KUALA LUMPUR: The Malaysia Retail Chain Association (MRCA) and the Malaysia Shopping Malls Association (PPK Malaysia) are urging the government to ease the impact of the 8 per cent Service Tax (SST) on commercial property rentals in Budget 2026.
They propose phasing in the levy, starting at 4 per cent in 2026 and rising to 8 per cent over a decade, to give businesses and consumers time to adjust while still meeting fiscal targets.
The groups also want the SST on construction works cut from 6 per cent to 3 per cent, citing frequent refurbishments – typically every two to three years – as a major expense for retailers preparing for Visit Malaysia 2026.
MRCA, representing over 550 retailers, and PPK Malaysia, with 733 malls, warn the tax could add RM1.3–1.5 billion annually to retailers’ costs—nearly double the pace of normal rent hikes—posing a serious risk to one of Malaysia’s key economic drivers.
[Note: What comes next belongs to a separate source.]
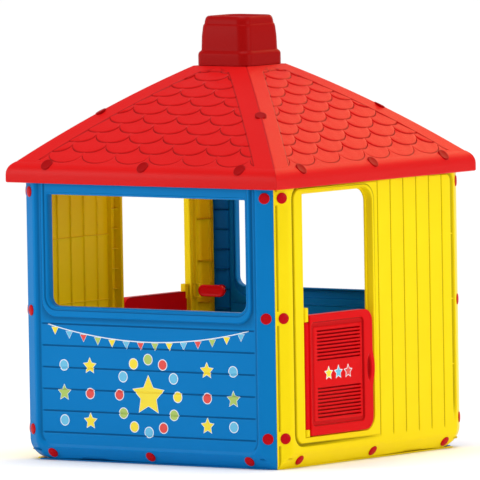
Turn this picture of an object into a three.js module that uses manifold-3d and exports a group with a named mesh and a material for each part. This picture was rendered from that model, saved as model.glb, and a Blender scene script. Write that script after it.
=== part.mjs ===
// Children's plastic playhouse: four wall panels, a four-panel pyramid roof with a chimney,
// two half-height doors on moulded hinges, and the plugs that cover the wall screws.
// Units are millimetres, +Z up, origin at the bottom centre of the house.
import * as THREE from 'three';
import { mergeVertices } from 'three/addons/utils/BufferGeometryUtils.js';
import Module from 'manifold-3d';

// ---- driving dimensions -------------------------------------------------------------------
const GAP = 0.3; // clearance between neighbouring pieces
const WALL_OUT = 500; // outer face of a wall from the house centre
const WALL_DEPTH = 30; // depth of a wall moulding
const WALL_TOP = 880; // top edge of the walls, hidden under the eave
const SKIN = 3.5; // plastic thickness of a wall
const CORNER = 475; // where two walls meet, measured on both axes
const BORDER = 431; // where the tilted side border starts
const BORDER_LOW = 53; // height of the tilted bottom border
const EAVE = 520; // half width of the roof at the eave
const EAVE_LOW = 857; // underside of the eave
const EAVE_TURN = 497; // half width where the roof slope starts
const PLATEAU = 104; // half width of the flat top the chimney stands on
const PLATEAU_Z = 1204; // height of that flat top
const ROOF_SKIN = 4;
const SPIGOT = 70; // half width of the hole the chimney plugs into
const CHIMNEY_TOP = 1357;
const CAP_R = 17; // radius of a screw plug
const CAP_H = 5.5;
const STEM_R = 6.5;
const STEM_L = 9;
const CAP_SIDE = 451; // plug columns, from the wall's centre line
const CAP_ROWS = [95, 462, 829];
const CAP_FLOOR = [-378, 0, 378];
const CAP_FLOOR_Z = 25;
const PLANK_ROWS = [88, 155, 222, 289, 356, 423]; // grooves of the window walls
const PLANK_COLS = [27, 94, 161, 228, 295, 362]; // grooves of the door walls
const WINDOW = { left: -378, right: 378, low: 478, high: 822, radius: 30 };
const FIELD = 5; // depth of the recessed field of a window wall
const FIELD_HALF = 414;
const FIELD_LOW = 52;
const DOORWAY = { left: -361, right: -7, low: 92, high: 834, radius: 42 };
const DOOR = { left: -340, right: -17, low: 95, high: 465, radius: 38, thick: 27 };
const GRIP_Z = 284; // middle of the finger grip on the door's edge
const SLOT = { left: -300, right: -78, high: 5.5, pitch: 11, count: 9, groups: [146.5, 322.5] };
const DOOR_FACE = 506; // outer face of the door
const HINGE_U = -350; // hinge line, from the wall's centre line
const HINGE_D = 494; // hinge line, from the house centre
const PIN_R = 5;
const LATCH_U = -378; // latch pin, from the wall's centre line
const LEVER = { long: 100, high: 37, thick: 12 };
const COLORS = { blue: 0x0082c8, yellow: 0xffe61c, red: 0xde101a, plug: 0xc8141c };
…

MRCA, which represents more than 550 retailers with 40,000 outlets, and PPK Malaysia, which counts over 733 malls as members, warned of steep cost pressures. A recent survey conducted by PPKM shows that with average rentals of RM7 to RM8 per square foot per month and a nationwide net lettable area of 196.2 million square feet, retailers of Malaysia are expected to face an additional RM1.3 to RM1.5 billion in taxes each year.
“By comparison, normal rent increases average about 5 per cent every two to three years. The 8 per cent SST is immediate and nearly double this pace, creating a sudden cost shock that fundamentally changes the economics of operating in Malaysian malls. Without careful policy adjustments, the retail sector, one of Malaysia’s key economic engines, could be seriously weakened,” they said.
They called for clearer guidance on taxable components and continued monitoring of inflationary impacts, which would help ensure that the policy supports both fiscal objectives and the long-term health of the retail ecosystem.
For retailers, the new 8 per cent SST comes on top of rising staff expenses. These include the higher minimum wage of RM1,700 implemented in February this year, mandatory EPF contributions for foreign workers starting October 2025, and the increase in the EIS/SOCSO wage ceiling from RM5,000 to RM6,000 since last year.
On top of that, they said that the US tariff measures on selected imports are expected to push up the cost of goods such as apparel, food ingredients and electronics.
“Taken together, these pressures are squeezing profit margins, dampening growth plans, and could even reduce corporate tax contributions over time.”
They noted that mall operators are equally strained. The new SST is estimated to add 15 to 18 per cent to our current operating costs, while a PPKM–Stratos Pinnacle survey already indicates a 27 per cent gap between operating expenses and recoverable charges. Faced with this burden, operators may have little choice but to reduce tenant incentives, delay capital improvements, or pass costs onto tenants, raising risks to tenant retention, mall competitiveness, and the long-term vibrancy of the retail sector.
Consumers are also likely to bear the burden if costs are passed on. The additional RM1.3 to RM1.5 billion in taxes represents about 0.2–0.4 per cent of Malaysia’s total retail sales of RM764.9 billion in 2024, pointing to upward pressure on prices.
“The expansion of SST to certain imported items, including seafood staples such as salmon, cod, and king crab, further compounds pressure on household budgets and weakens consumer sentiment.””
The retail industry reiterates its support for the government’s fiscal objectives but stresses that the implementation of new measures must be consistent with the Madani vision of sustainability, inclusivity, and the well-being of the rakyat.
A phased and balanced approach under Budget 2026 will not only safeguard Malaysia’s retail competitiveness but also protect jobs, preserve consumer purchasing power, and ensure that growth is achieved in a fair and sustainable manner.